What is asked: Return, word for word, every line that follows.

Begin

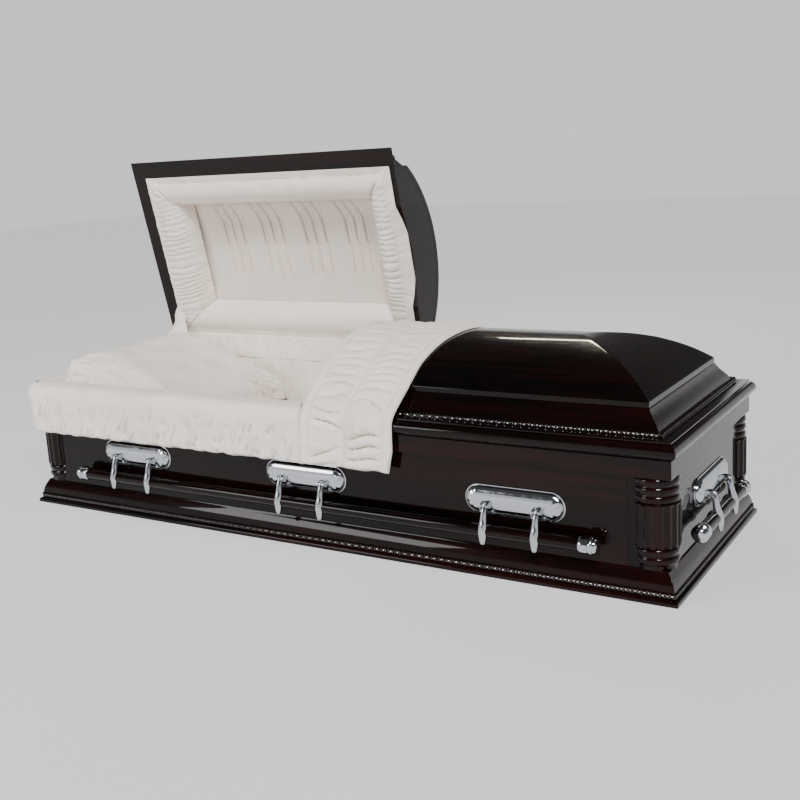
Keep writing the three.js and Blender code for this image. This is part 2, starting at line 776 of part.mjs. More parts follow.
function barGeometry(length) {
  const half = length / 2;
  const neck = half - tipLength;
  const turned = [
    [0, -half],
    [tipRadius * 0.62, -half + 3],
    [tipRadius * 0.94, -half + 12],
    [tipRadius, -half + 22],
    [tipRadius * 0.88, -half + 34],
    [tipRadius, -half + 46],
    [tipRadius * 0.82, -neck],
    [barRadius, -neck + 1],
  ];
  const mirrored = turned.map(([r, x]) => [r, -x]).reverse();
  const points = [...turned, ...mirrored].map(([r, x]) => new THREE.Vector2(r, x));
  return new THREE.LatheGeometry(points, 8).rotateZ(-Math.PI / 2).translate(0, -barOut, barHeight);
}

function addHandle(side, turn, wallDistance, barLength, centres, shift) {
  const group = new THREE.Group();
  group.rotation.z = THREE.MathUtils.degToRad(turn);
  const wall = new THREE.Group();
  wall.position.set(shift, -wallDistance, 0);
  group.add(wall);
  casket.add(group);
  centres.forEach((centre, i) => {
    const plateName = centres.length > 1 ? `${side}_plate_${i + 1}` : `${side}_plate`;
    addPart(plateName, plateGeometry(), 'chrome', wall).position.x = centre;
    for (const half of [0, 1]) {
      const x = centre + (half - 0.5) * armPitch;
      addPart(`${side}_arm_${2 * i + half + 1}`, armGeometry(), 'chrome', wall).position.x = x;
    }
  });
  addPart(`${side}_bar`, barGeometry(barLength), 'wood', wall);
}

const sidePlates = [-platePitch, 0, platePitch];
addHandle('front', 0, halfWidth, sideBarLength, sidePlates, handleShift);
addHandle('back', 180, halfWidth, sideBarLength, sidePlates, -handleShift);
addHandle('foot_end', 90, halfLength, endBarLength, [0], 0);
addHandle('head_end', -90, halfLength, endBarLength, [0], 0);

export default casket;
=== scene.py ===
"""Half-couch wooden casket: finished woodwork, chromed handles and padded cloth interior."""

import json
import math

import bmesh
import bpy
import numpy as np
from bpy.props import FloatProperty, FloatVectorProperty, IntProperty, PointerProperty
from bpy.types import Operator, Panel, PropertyGroup
from mathutils import Matrix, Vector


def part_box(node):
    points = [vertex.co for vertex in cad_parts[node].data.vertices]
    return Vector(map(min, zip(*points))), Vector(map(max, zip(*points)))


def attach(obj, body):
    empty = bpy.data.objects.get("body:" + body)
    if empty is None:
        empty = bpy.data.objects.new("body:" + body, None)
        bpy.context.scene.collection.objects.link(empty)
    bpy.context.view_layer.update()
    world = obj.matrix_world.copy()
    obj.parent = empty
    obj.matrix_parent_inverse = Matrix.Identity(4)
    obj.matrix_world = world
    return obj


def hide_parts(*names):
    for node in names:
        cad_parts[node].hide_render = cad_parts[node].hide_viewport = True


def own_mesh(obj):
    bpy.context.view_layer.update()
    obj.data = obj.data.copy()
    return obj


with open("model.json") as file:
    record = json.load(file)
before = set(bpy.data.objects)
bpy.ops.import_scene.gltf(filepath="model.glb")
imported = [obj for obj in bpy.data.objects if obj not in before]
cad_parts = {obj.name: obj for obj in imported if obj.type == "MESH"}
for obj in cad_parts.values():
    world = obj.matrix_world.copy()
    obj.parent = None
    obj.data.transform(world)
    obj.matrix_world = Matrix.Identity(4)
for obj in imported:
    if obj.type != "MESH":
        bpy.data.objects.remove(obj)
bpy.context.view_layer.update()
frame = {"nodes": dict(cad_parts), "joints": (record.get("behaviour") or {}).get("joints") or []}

bl_info = {
    "name": "Casket Finisher",
    "version": (1, 0, 0),
    "blender": (4, 5, 0),
    "location": "3D View > Sidebar > Casket",
    "description": "Mouldings, columns, handles, cloth and finishes of a half-couch casket",
    "category": "Add Mesh",
}

SIDEBAR_TAB = "Casket"
MM = 0.001


def low(node):
    return np.array(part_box(node)[0])


def high(node):
    return np.array(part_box(node)[1])


# Planes of the casket, read from the frame
BASE_OUT = 20 * MM
HALF_LENGTH = float(high("base_moulding")[0]) - BASE_OUT
HALF_WIDTH = float(high("base_moulding")[1]) - BASE_OUT
BASE_TOP = float(high("base_moulding")[2])
FRIEZE_BOTTOM = float(low("top_moulding")[2])
RIM_TOP = float(high("top_moulding")[2])
LID_BOTTOM = float(low("foot_lid_rim")[2])
HEAD_CUT = float(high("head_lid_crown")[0])
FOOT_CUT = float(low("foot_lid_crown")[0])
CROWN_TOP = float(high("foot_lid_crown")[2])
CROWN_INSET = HALF_LENGTH - float(high("foot_lid_crown")[0])
MATTRESS_TOP = float(high("mattress")[2])
WALL_INSIDE = 30 * MM
PANEL_RECESS = 12 * MM
RIM_WIDTH = 57 * MM
HEAD_JOINT = next(j for j in frame["joints"] if j["name"] == "head_lid_hinge")
HINGE_Y, HINGE_Z = HEAD_JOINT["pos_m"][1], HEAD_JOINT["pos_m"][2]
OPEN_ANGLE = math.radians(77.5)

# The photograph's camera, solved from the edges of the base, frieze, lid and crown
PHOTO_WIDTH_PX = 800
FOCAL_PX = 1125.1
PRINCIPAL_PX = (354.45, 379.12)
CAMERA_PLACE = (1.8086, -2.7782, 1.0950)
CAMERA_TURN, CAMERA_TILT, CAMERA_ROLL = (math.radians(a) for a in (33.46, 11.8, -3.74))
SENSOR_MM = 36.0


def colour_property(name, description, default):
    return FloatVectorProperty(
        name=name, description=description, subtype="COLOR", size=4, min=0, max=1, default=(*default, 1))


class CasketWoodFinish(PropertyGroup):
    """Finish of the lacquered woodwork"""

    ground: colour_property(
        "Ground colour", "Colour of the stain in the dark of the grain", (0.0012, 0.0008, 0.0009))
    figure: colour_property(
        "Figure colour", "Colour of the stain where the grain is open", (0.011, 0.0020, 0.0015))
    roughness: FloatProperty(
        name="Roughness", description="Roughness of the wood under the lacquer", default=0.22, min=0, max=1)
    bevel: FloatProperty(
        name="Eased edge", description="Width of the eased edges", default=0.9 * MM, min=0, unit="LENGTH")
    rope_pitch: FloatProperty(
        name="Rope pitch", description="Distance from one strand of the rope bead to the next",
        default=11 * MM, min=2 * MM, unit="LENGTH")


class CasketClothFinish(PropertyGroup):
    """Colours and folds of the cloth interior"""

    colour: colour_property("Cloth colour", "Colour of the crepe", (0.86, 0.785, 0.715))
    shade: colour_property(
        "Shade colour", "Colour of the crepe where it is a little darker", (0.76, 0.685, 0.61))
    # Pinker crepe of the lid panels, also made darker than the cream as painted shade for the lid's hollow
    lining: colour_property(
        "Lid panel colour", "Colour of the pinker crepe of the lid panels", (0.74, 0.645, 0.58))
    gather_depth: FloatProperty(
        name="Gather depth", description="Depth of the folds in the hanging flap", default=6.5 * MM, min=0,
        unit="LENGTH")
    shirr_depth: FloatProperty(
        name="Shirring depth", description="Depth of the shirred folds in the lid's rolls", default=6.4 * MM,
        min=0, unit="LENGTH")
    shirr_pitch: FloatProperty(
        name="Shirring pitch", description="Distance between shirred folds", default=19 * MM, min=4 * MM,
        unit="LENGTH")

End

Solution for this exercise:
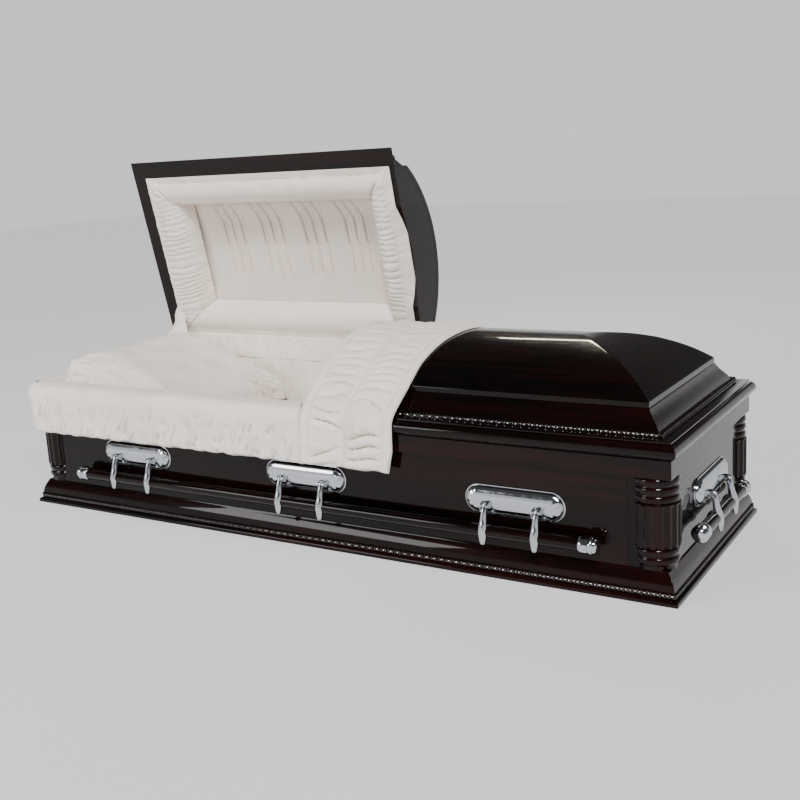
Keep writing the three.js and Blender code for this image. This is part 2, starting at line 776 of part.mjs. More parts follow.
function barGeometry(length) {
  const half = length / 2;
  const neck = half - tipLength;
  const turned = [
    [0, -half],
    [tipRadius * 0.62, -half + 3],
    [tipRadius * 0.94, -half + 12],
    [tipRadius, -half + 22],
    [tipRadius * 0.88, -half + 34],
    [tipRadius, -half + 46],
    [tipRadius * 0.82, -neck],
    [barRadius, -neck + 1],
  ];
  const mirrored = turned.map(([r, x]) => [r, -x]).reverse();
  const points = [...turned, ...mirrored].map(([r, x]) => new THREE.Vector2(r, x));
  return new THREE.LatheGeometry(points, 8).rotateZ(-Math.PI / 2).translate(0, -barOut, barHeight);
}

function addHandle(side, turn, wallDistance, barLength, centres, shift) {
  const group = new THREE.Group();
  group.rotation.z = THREE.MathUtils.degToRad(turn);
  const wall = new THREE.Group();
  wall.position.set(shift, -wallDistance, 0);
  group.add(wall);
  casket.add(group);
  centres.forEach((centre, i) => {
    const plateName = centres.length > 1 ? `${side}_plate_${i + 1}` : `${side}_plate`;
    addPart(plateName, plateGeometry(), 'chrome', wall).position.x = centre;
    for (const half of [0, 1]) {
      const x = centre + (half - 0.5) * armPitch;
      addPart(`${side}_arm_${2 * i + half + 1}`, armGeometry(), 'chrome', wall).position.x = x;
    }
  });
  addPart(`${side}_bar`, barGeometry(barLength), 'wood', wall);
}

const sidePlates = [-platePitch, 0, platePitch];
addHandle('front', 0, halfWidth, sideBarLength, sidePlates, handleShift);
addHandle('back', 180, halfWidth, sideBarLength, sidePlates, -handleShift);
addHandle('foot_end', 90, halfLength, endBarLength, [0], 0);
addHandle('head_end', -90, halfLength, endBarLength, [0], 0);

export default casket;
=== scene.py ===
"""Half-couch wooden casket: finished woodwork, chromed handles and padded cloth interior."""

import json
import math

import bmesh
import bpy
import numpy as np
from bpy.props import FloatProperty, FloatVectorProperty, IntProperty, PointerProperty
from bpy.types import Operator, Panel, PropertyGroup
from mathutils import Matrix, Vector


def part_box(node):
    points = [vertex.co for vertex in cad_parts[node].data.vertices]
    return Vector(map(min, zip(*points))), Vector(map(max, zip(*points)))


def attach(obj, body):
    empty = bpy.data.objects.get("body:" + body)
    if empty is None:
        empty = bpy.data.objects.new("body:" + body, None)
        bpy.context.scene.collection.objects.link(empty)
    bpy.context.view_layer.update()
    world = obj.matrix_world.copy()
    obj.parent = empty
    obj.matrix_parent_inverse = Matrix.Identity(4)
    obj.matrix_world = world
    return obj


def hide_parts(*names):
    for node in names:
        cad_parts[node].hide_render = cad_parts[node].hide_viewport = True


def own_mesh(obj):
    bpy.context.view_layer.update()
    obj.data = obj.data.copy()
    return obj


with open("model.json") as file:
    record = json.load(file)
before = set(bpy.data.objects)
bpy.ops.import_scene.gltf(filepath="model.glb")
imported = [obj for obj in bpy.data.objects if obj not in before]
cad_parts = {obj.name: obj for obj in imported if obj.type == "MESH"}
for obj in cad_parts.values():
    world = obj.matrix_world.copy()
    obj.parent = None
    obj.data.transform(world)
    obj.matrix_world = Matrix.Identity(4)
for obj in imported:
    if obj.type != "MESH":
        bpy.data.objects.remove(obj)
bpy.context.view_layer.update()
frame = {"nodes": dict(cad_parts), "joints": (record.get("behaviour") or {}).get("joints") or []}

bl_info = {
    "name": "Casket Finisher",
    "version": (1, 0, 0),
    "blender": (4, 5, 0),
    "location": "3D View > Sidebar > Casket",
    "description": "Mouldings, columns, handles, cloth and finishes of a half-couch casket",
    "category": "Add Mesh",
}

SIDEBAR_TAB = "Casket"
MM = 0.001


def low(node):
    return np.array(part_box(node)[0])


def high(node):
    return np.array(part_box(node)[1])


# Planes of the casket, read from the frame
BASE_OUT = 20 * MM
HALF_LENGTH = float(high("base_moulding")[0]) - BASE_OUT
HALF_WIDTH = float(high("base_moulding")[1]) - BASE_OUT
BASE_TOP = float(high("base_moulding")[2])
FRIEZE_BOTTOM = float(low("top_moulding")[2])
RIM_TOP = float(high("top_moulding")[2])
LID_BOTTOM = float(low("foot_lid_rim")[2])
HEAD_CUT = float(high("head_lid_crown")[0])
FOOT_CUT = float(low("foot_lid_crown")[0])
CROWN_TOP = float(high("foot_lid_crown")[2])
CROWN_INSET = HALF_LENGTH - float(high("foot_lid_crown")[0])
MATTRESS_TOP = float(high("mattress")[2])
WALL_INSIDE = 30 * MM
PANEL_RECESS = 12 * MM
RIM_WIDTH = 57 * MM
HEAD_JOINT = next(j for j in frame["joints"] if j["name"] == "head_lid_hinge")
HINGE_Y, HINGE_Z = HEAD_JOINT["pos_m"][1], HEAD_JOINT["pos_m"][2]
OPEN_ANGLE = math.radians(77.5)

# The photograph's camera, solved from the edges of the base, frieze, lid and crown
PHOTO_WIDTH_PX = 800
FOCAL_PX = 1125.1
PRINCIPAL_PX = (354.45, 379.12)
CAMERA_PLACE = (1.8086, -2.7782, 1.0950)
CAMERA_TURN, CAMERA_TILT, CAMERA_ROLL = (math.radians(a) for a in (33.46, 11.8, -3.74))
SENSOR_MM = 36.0


def colour_property(name, description, default):
    return FloatVectorProperty(
        name=name, description=description, subtype="COLOR", size=4, min=0, max=1, default=(*default, 1))


class CasketWoodFinish(PropertyGroup):
    """Finish of the lacquered woodwork"""

    ground: colour_property(
        "Ground colour", "Colour of the stain in the dark of the grain", (0.0012, 0.0008, 0.0009))
    figure: colour_property(
        "Figure colour", "Colour of the stain where the grain is open", (0.011, 0.0020, 0.0015))
    roughness: FloatProperty(
        name="Roughness", description="Roughness of the wood under the lacquer", default=0.22, min=0, max=1)
    bevel: FloatProperty(
        name="Eased edge", description="Width of the eased edges", default=0.9 * MM, min=0, unit="LENGTH")
    rope_pitch: FloatProperty(
        name="Rope pitch", description="Distance from one strand of the rope bead to the next",
        default=11 * MM, min=2 * MM, unit="LENGTH")


class CasketClothFinish(PropertyGroup):
    """Colours and folds of the cloth interior"""

    colour: colour_property("Cloth colour", "Colour of the crepe", (0.86, 0.785, 0.715))
    shade: colour_property(
        "Shade colour", "Colour of the crepe where it is a little darker", (0.76, 0.685, 0.61))
    # Pinker crepe of the lid panels, also made darker than the cream as painted shade for the lid's hollow
    lining: colour_property(
        "Lid panel colour", "Colour of the pinker crepe of the lid panels", (0.74, 0.645, 0.58))
    gather_depth: FloatProperty(
        name="Gather depth", description="Depth of the folds in the hanging flap", default=6.5 * MM, min=0,
        unit="LENGTH")
    shirr_depth: FloatProperty(
        name="Shirring depth", description="Depth of the shirred folds in the lid's rolls", default=6.4 * MM,
        min=0, unit="LENGTH")
    shirr_pitch: FloatProperty(
        name="Shirring pitch", description="Distance between shirred folds", default=19 * MM, min=4 * MM,
        unit="LENGTH")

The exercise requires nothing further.